13. Sonntag B - 30.06.2024
Predigt zum 13. Sonntag - 30.06.2024
„Wunder geschehn“ heißt es in einem Lied der deutschen Sängerin Nena, vielleicht kennen Sie es. Können wir das heute tatsächlich glauben? Gibt es sie immer noch, diese Wunder, oder sind das alte Geschichten aus einer vergangenen Zeit, die nichts mehr mit unserem Leben zu tun haben?
Gleich zwei Wundergeschichten verknüpft der Evangelist Markus im heutigen Evangelium. Während Jesus unterwegs zum Haus des Synagogenvorstehers Jairus ist, um dessen kranke Tochter zu heilen, erfahren wir von einer Frau, die schon 12 Jahre lang an Blutungen leidet. Sie hat wohl von Jesus gehört und setzt ihr ganzes Vertrauen darauf, ihn oder wenigstens seine Kleidung zu berühren, um geheilt zu werden. Und so geschieht es auch: Jesus lässt sich von dieser Frau berühren und sofort spürt sie eine Veränderung. Jesus spürt ebenso, dass etwas Besonderes geschehen ist. Als sich die Frau zu erkennen gibt, entlässt er sie mit den Worten: "Dein Glaube hat dich gerettet."
Die Tochter des Jairus wird ebenfalls aufgrund des tiefen Glaubens ihres Vaters gerettet, Jesus erweckt sie vom Tod zu einem neuen Leben als junge Frau. Diejenigen, die das mitbekommen, freuen sich nicht, sondern sind fassungslos vor Entsetzen. Wer weiß, wie ich reagiert hätte, wäre ich dabei gewesen…
Markus verbindet die beiden Geschichten durch einige Stichworte: berühren, glauben, heilen bzw. retten und durch die Zahl 12, die anzeigt, dass Jesus für das ganze Volk Israel gekommen ist.
Wesentlich ist für mich in den beiden Geschichten, dass Jesus sich berühren lässt.
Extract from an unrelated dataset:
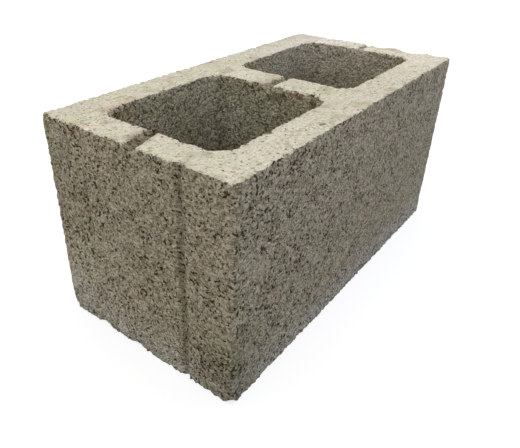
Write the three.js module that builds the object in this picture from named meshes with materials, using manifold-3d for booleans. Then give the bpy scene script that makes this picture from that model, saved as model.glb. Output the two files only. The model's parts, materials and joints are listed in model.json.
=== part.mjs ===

Er lässt sich auch heute berühren von Frauen, die sich ihr Leben lang verausgaben und aufopfern, denen die Energie fehlt, auch mal sich selbst etwas Gutes zu tun. Er lässt sich berühren von Frauen, mit denen die Kirche sich schwertut, weil diese Frauen ihre Stimme erheben, von ihren Berufungsgeschichten erzählen und nicht ernst genommen werden. Er lässt sich berühren von Jugendlichen, die an der Schwelle zum Erwachsenwerden manchmal wie tot sind, weil sich niemand richtig um sie kümmert, weil sie wenige Sozialkontakte hatten, weil sie in einem Flüchtlingslager leben, wo es keine Perspektive gibt. Jesus lässt sich berühren von Menschen, die sich der LGBTQIA+ Community zugehörig fühlen, die ausgegrenzt und diskriminiert werden und die kaum jemand nach ihrem Glauben fragt. Es ist gut, dass Jesus sich berühren lässt.
Gleichzeitig muss auch ich mich berühren lassen und aufmerksam sein für die oft versteckte Not und das Leid anderer. Als Christin darf ich nicht wegschauen, sondern es ist meine Aufgabe, mich meinen Mitmenschen zuzuwenden. Zuwendung, Zuspruch und manchmal eine Berührung tun gut, wenn Menschen verzweifelt sind und das Gefühl haben, dass sie jetzt nur mehr ein Wunder retten kann. Wenn ich durch meinen Glauben mit Jesus verbunden bleibe, kann ich seine heilsame Nähe spürbar und für Menschen von heute erlebbar machen. Sakrament nennt die Kirche die Zeichen der spürbaren Nähe Gottes, doch er wirkt auch durch uns Menschen, jetzt und hier.
Wenn wir offen sind, uns verletzlich machen und uns berühren lassen, können wir mit Nena singen: Wunder geschehn, ich hab’s gesehn. Amen.